By Pat Camarena Rose Barbary
Lammas, also known as Lughnashad, is celebrated on August 1 in the Northern Hemisphere and February 2 in the Southern Hemisphere. Lammas is the Sabbat of the first harvest, at which time the first grains were harvested, breads were made and the bounty was seen in all the land. In my more youthful days in the Boston area, it signaled the happy time of the “Armageddon Games” for our festivals there included a sort of Olympiad where we could compete in anything ranging from best amateur high jump to best poetry. And while tongue and cheekly Greek in nature, we honored the tradition of Lammas/Lughnasad with rituals and harvest feasts.
And as Paul is a Winter Solstice baby, I am a Lammas baby. It seemed that every Lammas celebration weekend fell close to my birthday, so while it signaled the close to end of summer, it also brought the promise of a new year, so like any self-respecting Leo, I took this revelry personally. This energy is in a nutshell what Lammas is all about. You sow in Spring. You nourish your growth during summer and you reap your first harvest at Lammas. At the Autumnal Equinox, you feast on your final Harvest and get your stores of goods ready for the Winter. Yet, it is as much about the self as it is about the land.
Lammas is a time to ask for further abundance and to expand what you have already reaped into something even better and as there is always polarity in such actions, it is a time to cut the chafe out and get rid of or bury what is not wanted to make room for new growth.
To make an analogy to the land of this cutting away the chafe, think of the Wicker Man and the legend of John Barleycorn and also the novel of Harvest Home. In all three sacrifices are made. What is not needed is destroyed and the land prospers once again. (If you want to see a ritual devoted to the John Barleycorn legend, come to our Lammas event on Saturday, Aug. 5.)
The origin of Lughnasad is mentioned in some of the earliest Irish literature and has pagan origins. The festival itself is named after the god Lugh. Lughnashad means "Games of Lugh", since sports and recreational competitions were realized in his honor, as a valiant warrior. It involved great gatherings that included religious ceremonies, ritual athletic contests (which is why we had Armageddon in Boston), feasting, matchmaking and trading. There were also visits to holy wells. Offering of the first fruits, a feast and the sacrifice of a bull and a ritual dance-play in which Lugh seizes the harvest for mankind and defeats the powers of blight.
Lammas is a word for bread dough.

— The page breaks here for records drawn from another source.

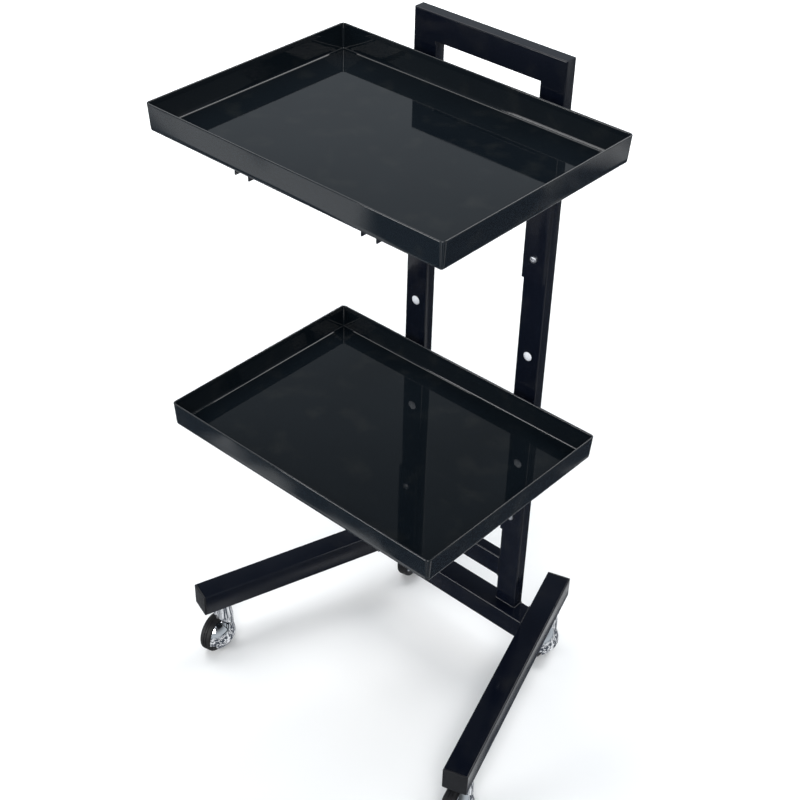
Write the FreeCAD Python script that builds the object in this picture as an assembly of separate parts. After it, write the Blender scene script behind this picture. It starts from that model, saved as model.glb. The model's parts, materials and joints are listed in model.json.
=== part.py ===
import FreeCAD, Part
import math
import os

# Rolling salon trolley: a welded ladder frame on two splayed legs with four
# hooded casters, and two open trays bolted to the uprights on steel brackets.
# Millimetres. While building, x = 0 is the frame's middle plane, y = 0 the front
# face of the uprights (+Y is the back) and z = 0 the floor. The finished parts
# are moved so that the origin is the bottom centre of the whole trolley's box.

V = FreeCAD.Vector
UP = V(0, 0, 1)

# ---- driving dimensions -------------------------------------------------------
FRAME_TOP = 829.0           # floor to the top of the handle bar
FRAME_WIDTH = 194.0         # over the outside of the two uprights
TUBE_W, TUBE_D = 30.0, 15.0     # upright and bar section, wide face forward
BASE_TUBE = 30.0            # square section of the legs and the bottom bar
TUBE_WALL = 1.5
TUBE_CORNER = 1.6           # outer corner radius of every tube

BASE_TOP = 103.0            # top of the legs and of the bottom bar
MIDDLE_BAR_TOP = 170.0
LEG_SPLAY = 18.0            # degrees, legs wider apart at the front
LEG_OFFSET = 130.0          # leg centreline from the middle plane at y = 0
LEG_FRONT, LEG_REAR = 260.0, 89.0   # leg length in front of and behind y = 0

TRAY_W, TRAY_D, TRAY_H = 375.0, 274.0, 29.5     # over the rim, and wall height
TRAY_SHEET = 1.5
TRAY_DRAFT = 2.0            # how far each wall leans in at the floor
TRAY_CORNER = 5.0           # corner radius in plan
TRAY_BEND = 2.5             # outside radius between wall and floor
TRAY_GAP = 10.5             # uprights to the tray's back rim
TRAY_RIMS = {"upper": 789.0, "lower": 432.0}    # rim height above the floor

FLANGE_W, FLANGE_T, FLANGE_DROP = 28.0, 4.5, 180.0      # bracket back plate
ARM_W, ARM_H, ARM_SHEET = 20.0, 21.5, 1.5       # bracket arm, a channel open below
ARM_SETBACK = 22.5          # arm end behind the tray's front edge
SCREW_R, SCREW_HEAD_R, SCREW_HEAD_T = 2.5, 4.2, 2.6
SCREW_DROPS = (45.0, 153.5)     # bracket screws below the tray floor
STUD_INSETS = (40.0, 228.0)     # tray studs in front of the uprights
STUD_R, STUD_LENGTH = 2.5, 11.0
PLUG_Z, PLUG_R, PLUG_DOME = 480.0, 5.5, 2.2     # caps over the spare frame holes
PLUG_STEM_R = 3.0
END_HEAD, END_SPIGOT = 2.5, 12.0    # leg end plugs: visible head, and spigot in the tube

CASTER_H = BASE_TOP - BASE_TUBE     # floor to the underside of the leg
CASTER_INSET = 28.0         # caster stem from each end of a leg
CASTER_HEADING = 14.0       # degrees, the way all four casters point at rest
TRAIL = 12.0                # wheel centre behind the swivel axis
WHEEL_R = 25.0
WHEEL_X = (-14.3, 2.3)      # wheel width along the axle
STEM_R, AXLE_R, RUNNING = 5.0, 4.0, 0.05    # pins, and their radial clearance
HOOD_R, HOOD_SHEET = 27.8, 1.5      # ball shaped hood
HOOD_CX = -8.0              # centre of the hood's ball along the axle
CAP_R, CAP_SHEET = 23.5, 1.5        # chrome half ball on the wheel
CAP_CX = -6.5
ARM_PLATE_X = (3.0, 6.2)    # hood's inner arm, between the wheel and its cap
HOOD_EDGE_Z = 24.0          # the hood covers the upper half only
STEM_FLANGE_R, STEM_FLANGE_T = 11.0, 2.0
NECK_R, NECK_BOTTOM, NECK_TOP_R = 12.5, 51.0, 9.0
NECK_TOP = CASTER_H - STEM_FLANGE_T - 0.3
RETAINER_R, RETAINER_T, RETAINER_Z = 7.4, 2.6, 52.0
HUB_R = 17.5

# ---- positions that follow from them ------------------------------------------
SIDES = {"left": -1, "right": 1}
HALF = FRAME_WIDTH / 2
UPRIGHT_X = HALF - TUBE_W / 2
LEG_Z = BASE_TOP - BASE_TUBE / 2
BASE_BAR_Y = TUBE_D - BASE_TUBE / 2     # the bar's back face is flush with the uprights
TRAY_CENTRE_Y = -(TRAY_GAP + TRAY_D / 2)
WHEEL_Y, WHEEL_Z = -TRAIL, WHEEL_R


# ---- helpers ------------------------------------------------------------------
def box(x0, x1, y0, y1, z0, z1):
    return Part.makeBox(x1 - x0, y1 - y0, z1 - z0, V(x0, y0, z0))


def rod(radius, start, end):
    span = V(*end) - V(*start)
    return Part.makeCylinder(radius, span.Length, V(*start), span)


def rounded_wire(half_u, half_v, radius, z, centre=(0.0, 0.0)):
    """Closed rounded rectangle in the plane at height z."""
    cu, cv = centre
    edges = []
    corners = ((1, 1, 0), (-1, 1, 90), (-1, -1, 180), (1, -1, 270))
    ends = []
    for su, sv, start in corners:
        mid = V(cu + su * (half_u - radius), cv + sv * (half_v - radius), z)
        points = []
        for turn in (0, 45, 90):
            a = math.radians(start + turn)
            points.append(mid + V(radius * math.cos(a), radius * math.sin(a), 0))
        edges.append(Part.Arc(*points).toShape())
        ends.append((points[0], points[2]))
    lines = []
    for i in range(4):
        lines.append(Part.LineSegment(ends[i][1], ends[(i + 1) % 4][0]).toShape())
    ordered = []
    for arc, line in zip(edges, lines):
        ordered += [arc, line]
    return Part.Wire(ordered)


def tube(width, depth, length):
    """Rounded rectangular tube along +Z, centred on the axis."""
    outer = Part.Face(rounded_wire(width / 2, depth / 2, TUBE_CORNER, 0))
    inner_r = max(TUBE_CORNER - TUBE_WALL, 0.4)
    inner = Part.Face(rounded_wire(width / 2 - TUBE_WALL, depth / 2 - TUBE_WALL, inner_r, 0))
    return outer.cut(inner).extrude(V(0, 0, length))


def filled(width, depth, length):
    """The same tube's outside as a solid, for cutting neighbours to fit."""
    face = Part.Face(rounded_wire(width / 2, depth / 2, TUBE_CORNER, 0))
    return face.extrude(V(0, 0, length))


def placed(shape, origin, z_axis, x_axis):
    """Copy of a shape with its +Z and +X turned to the given directions."""
    z = V(*z_axis).normalize()
    x = V(*x_axis).normalize()
    y = z.cross(x)
    matrix = FreeCAD.Matrix(x.x, y.x, z.x, origin[0], x.y, y.y, z.y, origin[1],
                            x.z, y.z, z.z, origin[2], 0, 0, 0, 1)
    copy = shape.copy()
    copy.Placement = FreeCAD.Placement(matrix)
    return copy


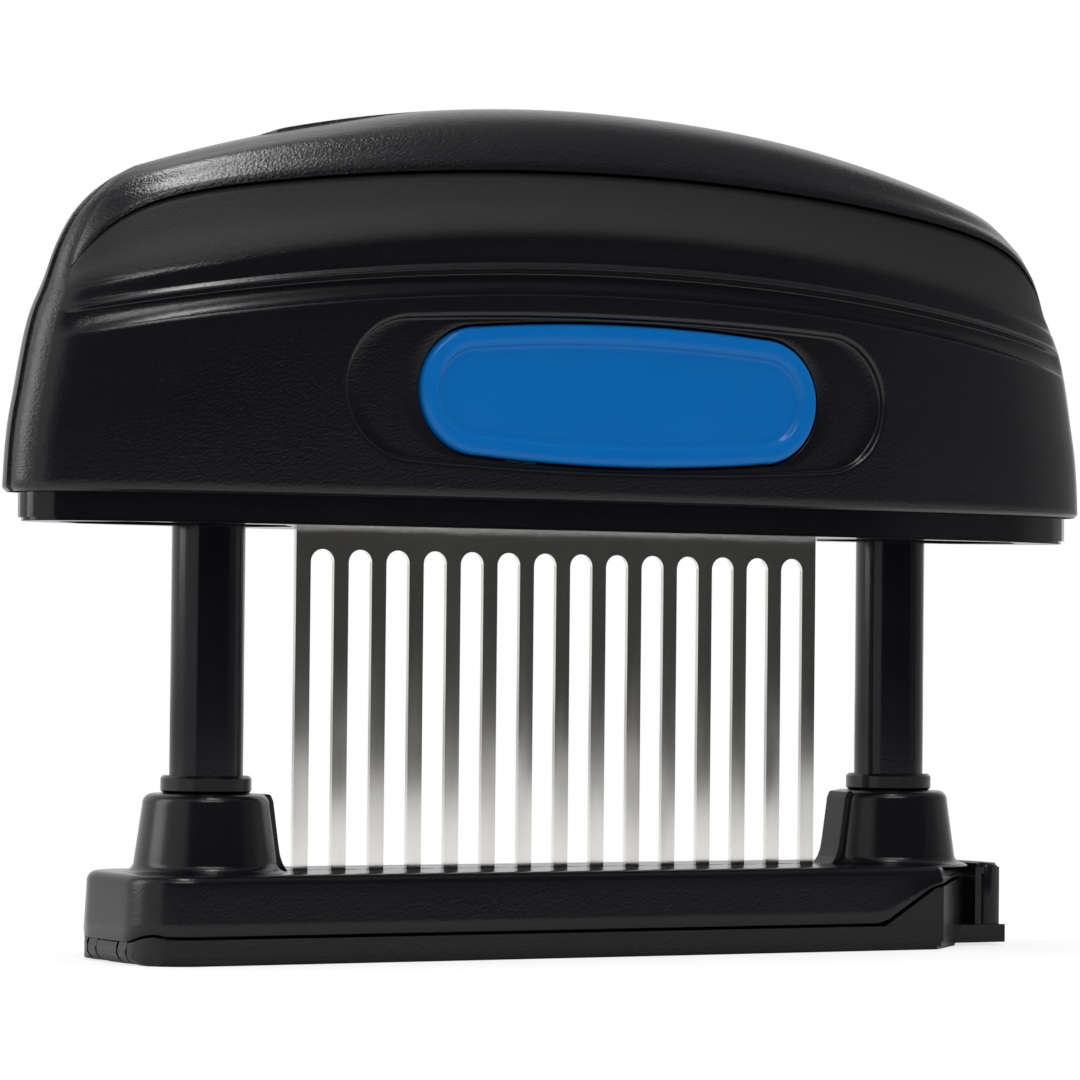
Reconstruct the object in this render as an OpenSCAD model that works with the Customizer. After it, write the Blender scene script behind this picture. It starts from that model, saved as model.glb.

It literally was made with the first grains of the season and thus considered sacred because of the promise of more to come. This Harvest needed to last through the winter months. Think Lord of the Rings. “Lembas” is a special bread made by the Elves. It is very nutritious, stays fresh for months when kept unbroken in its original leaf-wrappings, and is used for sustenance on long journeys. Hmmm. And if you want a Lammas bread recipe and a spell, follow those links.

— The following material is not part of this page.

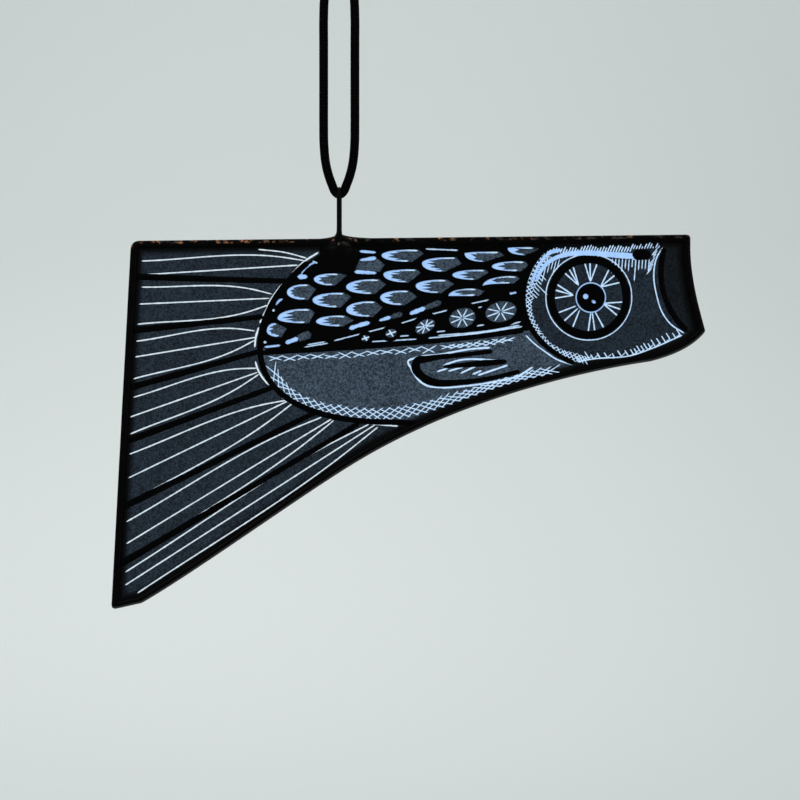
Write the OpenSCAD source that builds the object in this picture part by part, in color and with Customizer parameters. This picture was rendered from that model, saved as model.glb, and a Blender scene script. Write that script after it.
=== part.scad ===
// Painted-glass suncatcher cut in the outline of a carp streamer.
// One sheet of glass carries fired paint on its front and blue enamel on its back.
// Its edge is wrapped in copper foil and soldered. A wire eye hangs from a loop of cord.
// +X points to the head, the painted front faces -Y, and +Z is up.
// The origin is the crotch of the cord loop, where a hook or nail carries it.

/* [Panel] */
// Length of the panel over its solder, tail to mouth
panel_l = 132.5; // [110:0.5:170]
// Height of the panel over its solder
panel_h = 83.7; // [70:0.1:105]
// Thickness of the glass
glass_t = 3; // [2:0.5:4]
// Corner radius at the mouth and the tail tip
corner_r = 1; // [0.4:0.1:1.6]
// Corner radius at the upper tail corner
tail_corner_r = 2.2; // [1:0.1:3]

/* [Edge] */
// Thickness of the copper foil
foil_t = 0.05; // [0.03:0.01:0.1]
// Width of foil turned onto each face of the glass
foil_lap = 1.2; // [0.8:0.1:2]
// Thickness of solder on the edge of the glass
edge_t = 0.4; // [0.2:0.1:0.8]
// Height of the bead at its foot
bead_foot = 0.35; // [0.2:0.05:0.6]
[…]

Ok, one last word on a bit of the headier side. The OTO has also
jumped on our witchy bandwagon following the logic of Aleister Crowley. Don’t freak, ceremonialists, for I am a
respectful member of the OTO but credit needs to be given where credit is
due. “The Sabbats are eight points (our
Wheel of the Year) at which we connect the inner and outer cycles: the
interstices where the seasonal, the celestial, the communal, the creative and
the personal all meet. As we enact each in its time, we transform ourselves. We
are not separate from each other, from the broader world around us: we are one
with the Gods.” So, they have created rituals to coincide
with our Sabbats. The Lammas one is the
Feast of the Lion-Serpent (very
apropos for us Leos) in which there is a bull and a virgin and an empress.
And there is bread. Towards the end, the ritualists partake of the “feast” and say, “Thus I sustain my hunger.” This ritual is performed during the second decan of Leo, from August 2 to August 12. Our coven performed this ritual adding only, “El pan es para la vida. No tires el pan! Ay,ay! Vida mia.” (from the kid’s book Bread Is for Eating by David and Phillis Gershator.